“The greatest enemy of knowledge is not ignorance, it is the illusion of knowledge.”
― Daniel J. Boorstin
These days with the internet always at our disposal people regularly come into rumors, conspiracies, and outright lies, and then they argue with friends and family about how right they are with the news they have gathered. How many times have you had a discussion with someone who claims “I did my own research” when offering a different, and often factually wrong, description about something? Unlike the pre-internet days when empirical evidence was used to weigh the credibility of a position, today people simply go back to their original webpage news source (regardless of whether it is credible or accurate) and seek more information to support their position. In psychology, we call this the confirmation bias, and this bias has a direct impact on truth and reality — but not necessarily in a healthy or productive way. There are levels when it comes to expertise, with quick internet searches by untrained researchers being far less credible than scholarly experts (i.e. physicians, engineers, etc) who have devoted their lives to studying an issue. So why do so many people hold on to conspiracies and rumors, even when there is demonstrable evidence that refutes their position?
Understanding the world around us is tough
As someone who has taught graduate-level research methods & design courses, I am amazed by how much goes into designing studies and accurately interpreting results. In fact, one early example I remember from when I was a graduate student studying research occurred when my professor talked about a study where subjects were asked about the value of marriage, and over 80% of the subjects surveyed responded by saying that they had an unfavorable view about marriage. Obviously, this finding caught our attention. The professor then went on to deconstruct the research study and the first thing he did was delve into the sample that was used for the study (the people who completed the questionnaire) and we immediately recognized a big concern: All of the people surveyed had personally experienced divorce. This is an example of a biased sample, and a group of people you might expect to have negative views about marriage after experiencing their own marriages end. This is also an example of how easy it is to latch on to “research results,” especially when the findings are dramatic, or hit home with a finding that lines up with what you expect or want to see. If you had an unpleasant marriage, it is quite likely you would have also immediately agreed with the biased sample used in the study and found marriage to be over-rated. But is this accurate for all people? Is it even accurate for most people? If you included people who have never been married, as well as those who are currently happily married, do you think the research findings would be the same?
Michael Shermer is an expert who studies why people believe things that are unproven, or even proven to be unfounded. The video below is a Ted Talk where Shermer talks about why people believe “weird things,” and it is definitely worth a watch if you are also intrigued by this question.

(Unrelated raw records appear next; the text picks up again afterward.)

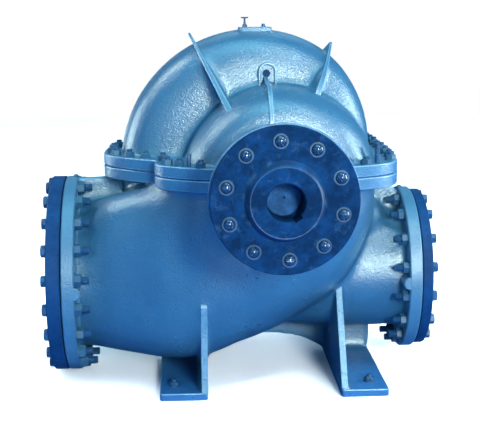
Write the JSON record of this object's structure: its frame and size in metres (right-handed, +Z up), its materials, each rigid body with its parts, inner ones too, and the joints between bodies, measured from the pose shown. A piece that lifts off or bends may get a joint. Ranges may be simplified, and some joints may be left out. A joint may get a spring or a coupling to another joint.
{
  "type": "horizontal split case pump",
  "caption": "Horizontal split case double suction pump with cast casing halves, feet, blanked side nozzles, a pin coupling half on its shaft and a vent cock on top.",
  "frame": {"origin": "on the floor under the middle of the whole pump, coupling included", "axes": "+X from the suction nozzle to the discharge nozzle, +Y along the shaft away from the coupling, +Z up"},
  "size_m": [1.3052, 1.62, 1.22],
  "materials": {
    "casing_paint": "blue paint on rough sand-cast iron, satin",
    "blind_flange_paint": "dark blue paint, satin",
    "gasket_sheet": "matt",
    "coupling_iron": "turned and blued, lightly worn",
    "pin_steel": "polished",
    "shaft_steel": "turned",
    "gland_bronze": "dull",
    "plug_steel": "painted over, satin"
  },
  "bodies": {
    "casing": {"lower_casing": "casing_paint", "upper_casing": "casing_paint", "suction_side_gasket": "gasket_sheet", "discharge_side_gasket": "gasket_sheet", "suction_flange_gasket": "gasket_sheet", "discharge_flange_gasket": "gasket_sheet", "suction_blind_flange": "blind_flange_paint", "discharge_blind_flange": "blind_flange_paint", "drive_end_bearing_bracket": "casing_paint", "non_drive_end_bearing_bracket": "casing_paint", "drive_end_bearing_cap": "casing_paint", "non_drive_end_bearing_cap": "casing_paint", "drive_end_bearing_cover": "casing_paint", "non_drive_end_bearing_cover": "casing_paint", "drive_end_gland_follower": "gland_bronze", "non_drive_end_gland_follower": "gland_bronze", "vent_plate": "casing_paint", "vent_cock_body": "plug_steel", "priming_plug": "plug_steel", "casing_tapping_plug": "plug_steel", "suction_flange_plug": "plug_steel", "discharge_flange_plug": "plug_steel"},
    "rotor": {"shaft": "shaft_steel", "coupling_half": "coupling_iron", "coupling_pin_01": "pin_steel", "coupling_pin_02": "pin_steel", "coupling_pin_03": "pin_steel", "coupling_pin_04": "pin_steel", "coupling_pin_05": "pin_steel", "coupling_pin_06": "pin_steel", "coupling_pin_07": "pin_steel", "coupling_pin_08": "pin_steel", "coupling_pin_09": "pin_steel", "coupling_pin_10": "pin_steel", "drive_end_shaft_sleeve": "shaft_steel", "non_drive_end_shaft_sleeve": "shaft_steel", "drive_end_thrower_ring": "shaft_steel", "non_drive_end_thrower_ring": "shaft_steel"},
    "vent_handle": {"vent_cock_handle": "plug_steel"}
  },
  "joints": [
    {"name": "rotor_spin", "type": "hinge", "parent": "casing", "child": "rotor", "pos_m": [0.093, 0.075, 0.732], "axis": [0, 1, 0], "continuous": true},
    {"name": "vent_cock_turn", "type": "hinge", "parent": "casing", "child": "vent_handle", "pos_m": [0.029, 0.075, 1.1971], "axis": [0, 0, 1], "range_deg": [0, 90]}
  ]
}
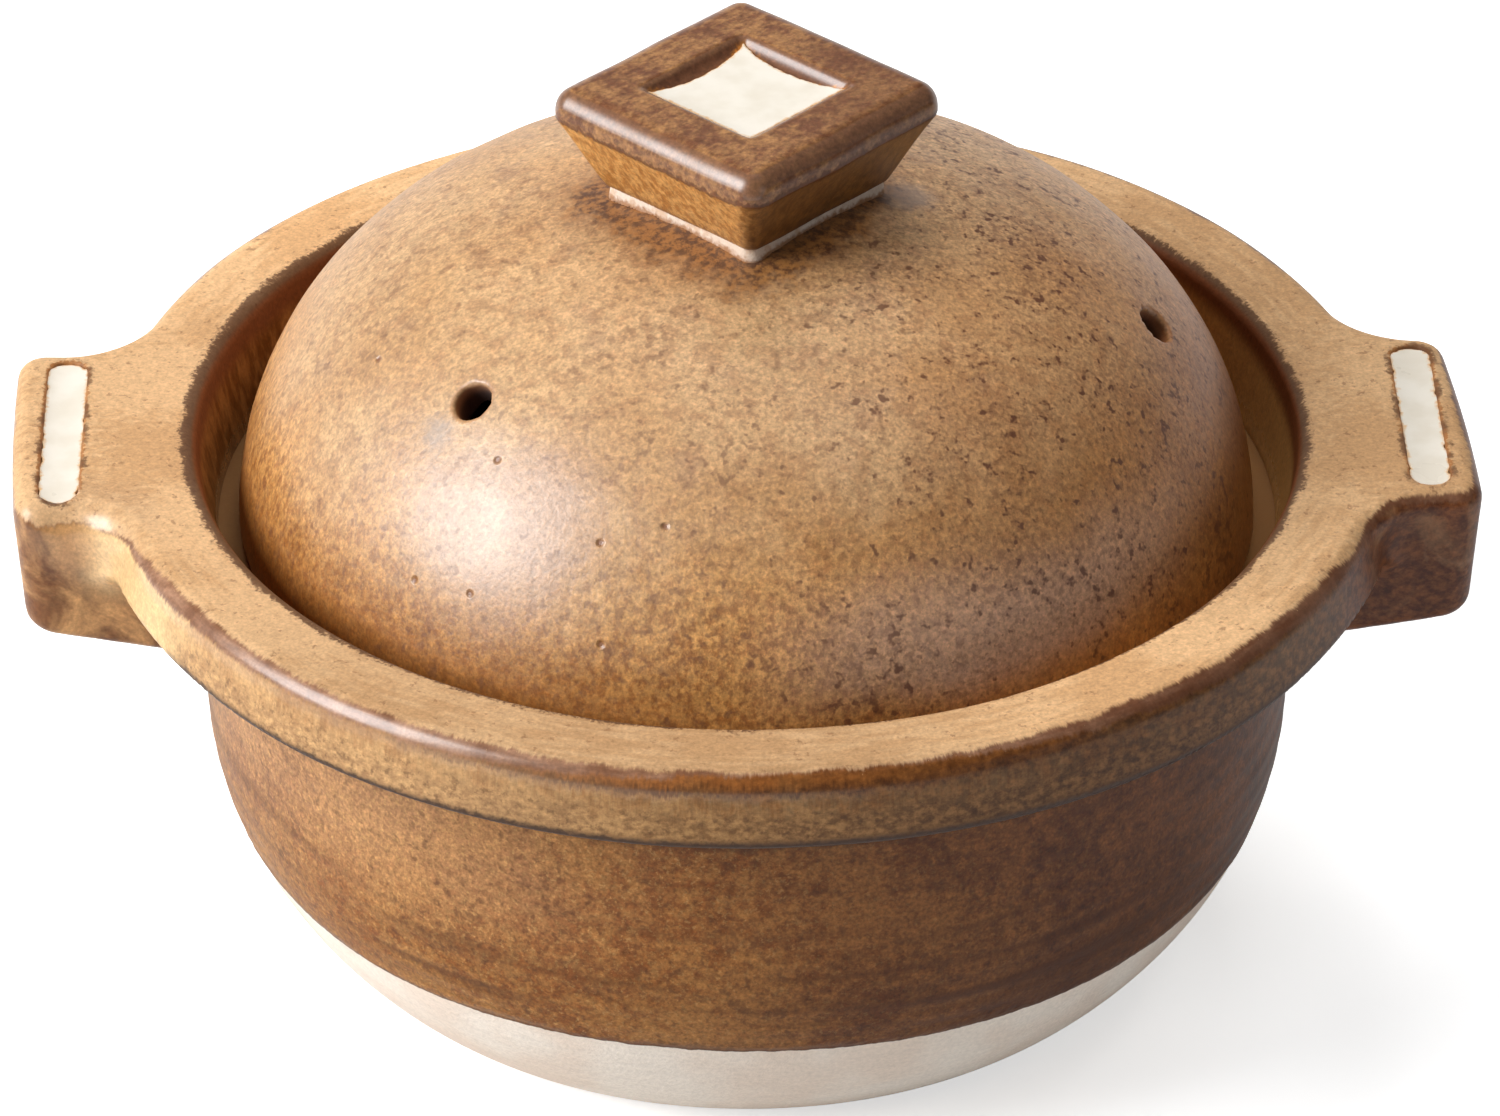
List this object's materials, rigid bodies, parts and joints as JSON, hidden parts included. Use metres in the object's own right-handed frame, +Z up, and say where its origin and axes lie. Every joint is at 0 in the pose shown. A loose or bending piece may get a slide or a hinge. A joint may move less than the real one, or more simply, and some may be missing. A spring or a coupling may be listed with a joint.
{
  "type": "clay cooking pot",
  "caption": "Round stoneware pot with a flat brim, a lug handle on each side and a vented domed lid with a square knob; the lid lifts off.",
  "frame": {"origin": "on the table under the middle of the foot, which is the middle of the bounding box's underside", "axes": "+Z up out of the pot, +X from the left lug to the right lug, -Y towards the viewer of the picture"},
  "size_m": [0.307, 0.2696, 0.196],
  "materials": {
    "brown_glaze": "satin brown stoneware glaze with dark specks",
    "sand_glaze": "matte sand glaze that breaks dark at the edges",
    "amber_glaze": "satin amber glaze with dark specks",
    "bare_clay": "unglazed pale stoneware",
    "white_glaze": "glossy off-white glaze"
  },
  "bodies": {
    "pot": {"bowl": "brown_glaze", "brim": "sand_glaze", "left_lug": "sand_glaze", "right_lug": "sand_glaze", "left_lug_inlay": "white_glaze", "right_lug_inlay": "white_glaze"},
    "lid": {"lid_dome": "amber_glaze", "knob_foot": "bare_clay", "knob": "amber_glaze", "knob_inlay": "white_glaze"}
  },
  "joints": [
    {"name": "lid_lift", "type": "slide", "parent": "pot", "child": "lid", "axis": [0, 0, 1], "range_m": [0, 0.1]}
  ]
}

Where our emotions make things confusing
People who easily believe things without proof are not dumb, but may instead be victims of their emotions getting too far in front of their logical thinking. Most of us do lean in when we hear stories about the supernatural and other fantastical things, but it is important that we tamp down our emotions and engage in critical thought in order to produce the best and most accurate outcomes. As Shermer points out in the video, as nice as it is to count the “hits” when looking for evidence, it is just as important to measure the amount of times you do not find evidence supporting your position — or evidence that flat out contradicts your findings altogether. Using this approach you will find objective evidence that either supports or refutes your hypothesis, leaving you with an accurate picture about what it is that you want to know, and better overall mental health, too. The following quote from Carl Sagan poses an interesting question — would you rather blindly believe something without any evidence, or instead accept reality with supporting evidence even when it doesn’t line up with your hopes and expectations?
“I don’t want to believe. I want to know.”
– Carl Sagan
There are plenty of places that you can go online today to find evidence that supports what you want to think or believe, but is that really useful evidence? Does it make sense to go around arguing with people using flawed data or frivolous theories simply to win an argument? Is it better to out-argue somebody over discredited information, or instead exercise patience and discipline and search for truth — even if it means the other person might be right? There is no shame in changing your opinion, or even being wrong, but there are potential real-life consequences for unconditionally accepting flawed information.